_Task instructions:_ Going from the top of the data below, give again each line through the one containing "# +X runs along", both ends kept.

_Recorded information:_
--- Start ---

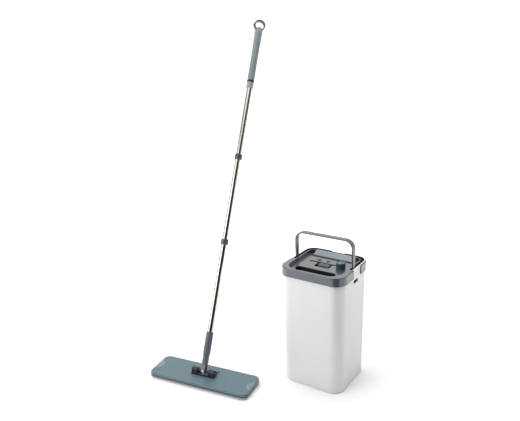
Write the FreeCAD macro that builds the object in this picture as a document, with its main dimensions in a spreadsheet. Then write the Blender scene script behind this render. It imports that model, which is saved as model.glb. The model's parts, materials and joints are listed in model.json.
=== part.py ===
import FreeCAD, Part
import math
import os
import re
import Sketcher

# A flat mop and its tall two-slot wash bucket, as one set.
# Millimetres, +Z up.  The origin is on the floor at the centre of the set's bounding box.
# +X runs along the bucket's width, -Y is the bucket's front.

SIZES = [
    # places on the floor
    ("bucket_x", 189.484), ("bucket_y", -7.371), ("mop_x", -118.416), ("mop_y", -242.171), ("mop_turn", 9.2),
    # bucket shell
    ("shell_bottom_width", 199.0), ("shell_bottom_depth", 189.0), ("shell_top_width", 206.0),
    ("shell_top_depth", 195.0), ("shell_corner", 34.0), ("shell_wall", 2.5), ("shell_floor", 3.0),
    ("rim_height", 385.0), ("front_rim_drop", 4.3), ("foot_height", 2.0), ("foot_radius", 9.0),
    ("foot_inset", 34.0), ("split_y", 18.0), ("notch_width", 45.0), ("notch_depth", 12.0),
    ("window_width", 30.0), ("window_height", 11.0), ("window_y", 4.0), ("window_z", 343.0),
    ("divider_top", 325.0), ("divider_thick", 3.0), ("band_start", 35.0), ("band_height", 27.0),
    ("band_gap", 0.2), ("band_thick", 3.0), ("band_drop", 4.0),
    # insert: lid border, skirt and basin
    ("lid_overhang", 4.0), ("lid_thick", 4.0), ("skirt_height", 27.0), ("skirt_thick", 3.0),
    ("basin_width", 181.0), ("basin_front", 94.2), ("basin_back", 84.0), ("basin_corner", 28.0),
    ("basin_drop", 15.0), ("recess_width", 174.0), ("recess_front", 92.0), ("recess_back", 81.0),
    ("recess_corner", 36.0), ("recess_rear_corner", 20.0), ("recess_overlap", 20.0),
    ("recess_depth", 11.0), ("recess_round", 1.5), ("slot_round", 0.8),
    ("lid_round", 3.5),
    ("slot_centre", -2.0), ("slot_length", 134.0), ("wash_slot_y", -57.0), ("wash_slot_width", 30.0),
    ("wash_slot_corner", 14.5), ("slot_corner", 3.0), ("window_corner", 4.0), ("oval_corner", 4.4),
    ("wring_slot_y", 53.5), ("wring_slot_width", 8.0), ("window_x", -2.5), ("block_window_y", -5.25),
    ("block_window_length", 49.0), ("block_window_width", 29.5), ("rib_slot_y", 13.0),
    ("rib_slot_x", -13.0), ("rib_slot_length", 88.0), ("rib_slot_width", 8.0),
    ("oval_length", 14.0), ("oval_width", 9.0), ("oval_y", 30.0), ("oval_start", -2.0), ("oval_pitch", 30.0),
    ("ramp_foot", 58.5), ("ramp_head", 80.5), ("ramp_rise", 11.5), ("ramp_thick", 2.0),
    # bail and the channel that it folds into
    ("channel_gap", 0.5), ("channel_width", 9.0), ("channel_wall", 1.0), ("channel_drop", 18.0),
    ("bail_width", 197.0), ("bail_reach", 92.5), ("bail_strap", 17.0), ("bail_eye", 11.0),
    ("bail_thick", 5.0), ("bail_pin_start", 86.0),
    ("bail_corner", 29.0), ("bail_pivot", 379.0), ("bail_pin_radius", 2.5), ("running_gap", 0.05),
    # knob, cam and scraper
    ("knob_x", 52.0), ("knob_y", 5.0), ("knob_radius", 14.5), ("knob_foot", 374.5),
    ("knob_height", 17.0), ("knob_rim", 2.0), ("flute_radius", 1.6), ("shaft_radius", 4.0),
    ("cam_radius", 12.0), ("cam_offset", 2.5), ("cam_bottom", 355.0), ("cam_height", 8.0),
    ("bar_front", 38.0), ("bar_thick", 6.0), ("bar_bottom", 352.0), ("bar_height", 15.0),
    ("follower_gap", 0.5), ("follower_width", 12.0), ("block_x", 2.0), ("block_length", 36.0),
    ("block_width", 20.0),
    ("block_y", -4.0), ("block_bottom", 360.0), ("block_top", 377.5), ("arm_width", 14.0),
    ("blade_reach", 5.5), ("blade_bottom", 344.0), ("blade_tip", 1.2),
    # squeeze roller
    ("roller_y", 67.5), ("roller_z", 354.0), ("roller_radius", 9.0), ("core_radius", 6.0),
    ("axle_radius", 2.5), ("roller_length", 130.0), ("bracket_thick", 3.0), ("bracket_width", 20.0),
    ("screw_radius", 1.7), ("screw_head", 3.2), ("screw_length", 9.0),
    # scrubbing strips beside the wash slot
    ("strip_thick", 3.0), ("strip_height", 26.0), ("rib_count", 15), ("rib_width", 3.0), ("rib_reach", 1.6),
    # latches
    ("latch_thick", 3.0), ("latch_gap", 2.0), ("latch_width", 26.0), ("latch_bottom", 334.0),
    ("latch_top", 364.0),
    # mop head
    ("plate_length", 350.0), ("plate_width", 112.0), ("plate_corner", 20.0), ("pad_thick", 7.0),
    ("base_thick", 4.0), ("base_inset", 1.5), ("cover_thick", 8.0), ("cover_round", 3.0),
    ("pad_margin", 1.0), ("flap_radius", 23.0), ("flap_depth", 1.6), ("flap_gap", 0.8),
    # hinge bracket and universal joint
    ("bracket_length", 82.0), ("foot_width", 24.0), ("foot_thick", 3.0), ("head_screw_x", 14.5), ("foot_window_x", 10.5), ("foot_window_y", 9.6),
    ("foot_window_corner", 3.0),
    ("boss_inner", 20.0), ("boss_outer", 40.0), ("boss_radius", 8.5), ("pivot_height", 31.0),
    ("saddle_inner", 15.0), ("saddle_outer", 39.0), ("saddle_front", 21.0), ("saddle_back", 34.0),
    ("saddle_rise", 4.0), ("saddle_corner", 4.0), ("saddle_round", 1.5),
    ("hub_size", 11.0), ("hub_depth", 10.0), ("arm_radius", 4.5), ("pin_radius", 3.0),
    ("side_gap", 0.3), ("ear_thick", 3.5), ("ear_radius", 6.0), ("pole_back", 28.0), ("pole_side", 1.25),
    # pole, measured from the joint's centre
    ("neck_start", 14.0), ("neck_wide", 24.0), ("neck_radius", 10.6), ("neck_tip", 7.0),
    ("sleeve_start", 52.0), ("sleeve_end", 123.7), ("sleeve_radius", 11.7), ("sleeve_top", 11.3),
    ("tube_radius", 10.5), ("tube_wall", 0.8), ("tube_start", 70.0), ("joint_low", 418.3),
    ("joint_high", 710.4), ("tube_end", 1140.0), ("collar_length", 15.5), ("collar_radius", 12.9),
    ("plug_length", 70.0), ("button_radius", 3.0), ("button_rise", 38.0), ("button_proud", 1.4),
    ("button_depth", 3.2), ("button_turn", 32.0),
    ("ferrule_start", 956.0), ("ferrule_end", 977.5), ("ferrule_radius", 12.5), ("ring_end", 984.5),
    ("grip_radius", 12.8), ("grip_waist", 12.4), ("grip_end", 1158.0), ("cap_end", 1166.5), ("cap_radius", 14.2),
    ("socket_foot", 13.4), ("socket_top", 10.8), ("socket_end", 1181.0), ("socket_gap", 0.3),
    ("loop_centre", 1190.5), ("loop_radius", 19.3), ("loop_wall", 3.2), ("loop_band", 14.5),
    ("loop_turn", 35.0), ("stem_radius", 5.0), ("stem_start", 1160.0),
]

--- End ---

_Result for this task:_
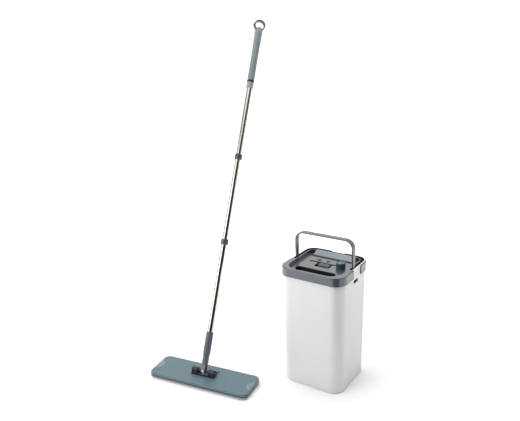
Write the FreeCAD macro that builds the object in this picture as a document, with its main dimensions in a spreadsheet. Then write the Blender scene script behind this render. It imports that model, which is saved as model.glb. The model's parts, materials and joints are listed in model.json.
=== part.py ===
import FreeCAD, Part
import math
import os
import re
import Sketcher

# A flat mop and its tall two-slot wash bucket, as one set.
# Millimetres, +Z up.  The origin is on the floor at the centre of the set's bounding box.
# +X runs along the bucket's width, -Y is the bucket's front.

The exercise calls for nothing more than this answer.